### Dataset section
==*==

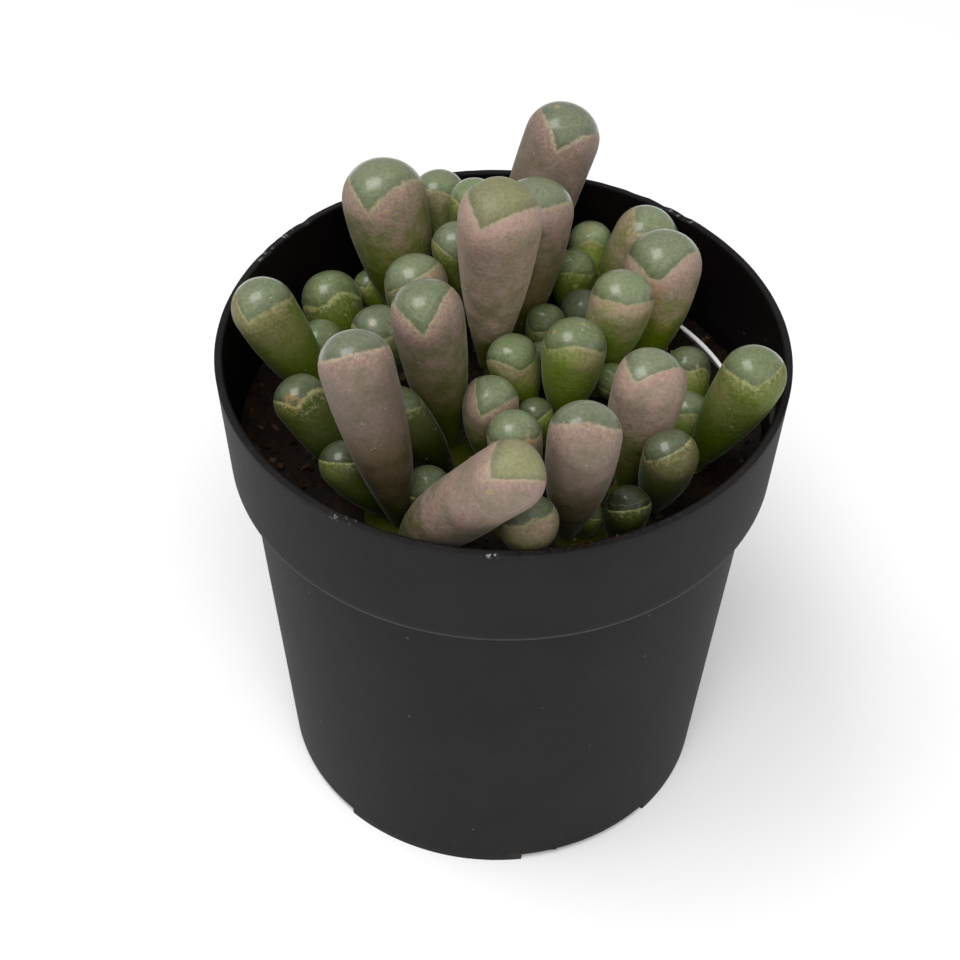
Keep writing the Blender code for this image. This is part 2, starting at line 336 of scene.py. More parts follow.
plastic, nodes = material("black_plastic", specular_ior_level=0.14)
place = nodes.node("TexCoord", output=3)
across, along, height = place.parts()
radius = (across * across + along * along) ** 0.5 / MM
level = height / MM
cloud = place.noise(90.0, 3.0, 0.6)
grain = place.noise(2600.0, 2.0, 0.6)
speck = place.cells(620.0).step(0.12, 0.05) * place.cells(620.0, 1).parts()[0].step(0.9, 0.93)
spots = 0.02
for angle, reach in SCUFFS:
    spot = Matrix.Rotation(math.radians(angle), 3, "Z") @ Vector((RIM_RADIUS, 0, POT_HEIGHT))
    spots = spots + place.near(*spot, reach)
scuff_grain = place.noise(1700.0, 3.0, 0.75).step(0.53, 0.66)
edge = level.step(POT_HEIGHT - 0.9, POT_HEIGHT - 0.15)
edge = edge * radius.step(RIM_RADIUS - WALL, RIM_RADIUS - 0.45)
scuff = edge * (spots * place.noise(420.0, 2.0, 0.6).step(0.4, 0.62)).least(1.0) * scuff_grain
# Painted highlight: a lighter grey line along the collar's lower edge.
collar_highlight = 1 - abs(level - COLLAR_FOOT - 0.12).step(0.0, 0.28)
collar_highlight = collar_highlight * radius.step(COLLAR_FOOT_RADIUS - 0.6, COLLAR_FOOT_RADIUS)
collar_highlight = collar_highlight * (0.4 + place.noise(420.0, 2.0, 0.6))
flare = (RIM_RADIUS - COLLAR_FOOT_RADIUS) / (POT_HEIGHT - COLLAR_FOOT)
sunk = COLLAR_FOOT_RADIUS + (level - COLLAR_FOOT) * flare - radius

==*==

### Task to complete
Reproduce each line of the material above precisely.

### Exercise answer
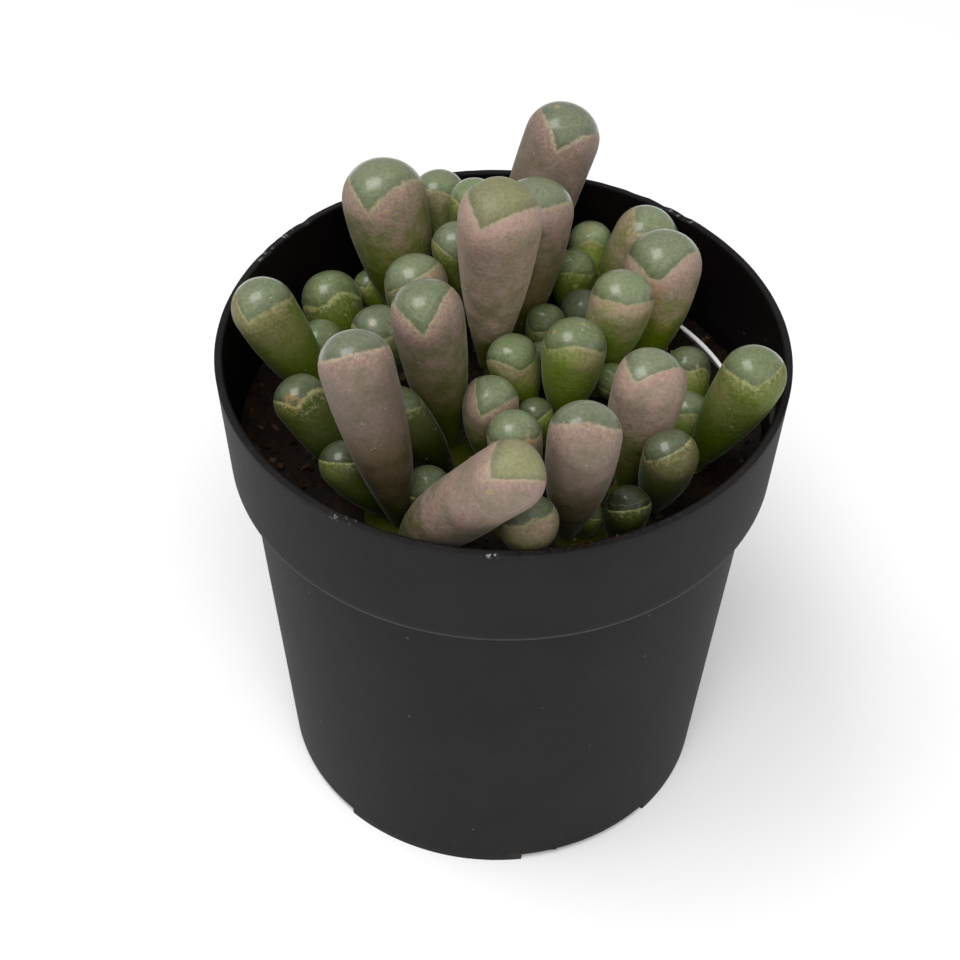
Keep writing the Blender code for this image. This is part 2, starting at line 336 of scene.py. More parts follow.
plastic, nodes = material("black_plastic", specular_ior_level=0.14)
place = nodes.node("TexCoord", output=3)
across, along, height = place.parts()
radius = (across * across + along * along) ** 0.5 / MM
level = height / MM
cloud = place.noise(90.0, 3.0, 0.6)
grain = place.noise(2600.0, 2.0, 0.6)
speck = place.cells(620.0).step(0.12, 0.05) * place.cells(620.0, 1).parts()[0].step(0.9, 0.93)
spots = 0.02
for angle, reach in SCUFFS:
    spot = Matrix.Rotation(math.radians(angle), 3, "Z") @ Vector((RIM_RADIUS, 0, POT_HEIGHT))
    spots = spots + place.near(*spot, reach)
scuff_grain = place.noise(1700.0, 3.0, 0.75).step(0.53, 0.66)
edge = level.step(POT_HEIGHT - 0.9, POT_HEIGHT - 0.15)
edge = edge * radius.step(RIM_RADIUS - WALL, RIM_RADIUS - 0.45)
scuff = edge * (spots * place.noise(420.0, 2.0, 0.6).step(0.4, 0.62)).least(1.0) * scuff_grain
# Painted highlight: a lighter grey line along the collar's lower edge.
collar_highlight = 1 - abs(level - COLLAR_FOOT - 0.12).step(0.0, 0.28)
collar_highlight = collar_highlight * radius.step(COLLAR_FOOT_RADIUS - 0.6, COLLAR_FOOT_RADIUS)
collar_highlight = collar_highlight * (0.4 + place.noise(420.0, 2.0, 0.6))
flare = (RIM_RADIUS - COLLAR_FOOT_RADIUS) / (POT_HEIGHT - COLLAR_FOOT)
sunk = COLLAR_FOOT_RADIUS + (level - COLLAR_FOOT) * flare - radius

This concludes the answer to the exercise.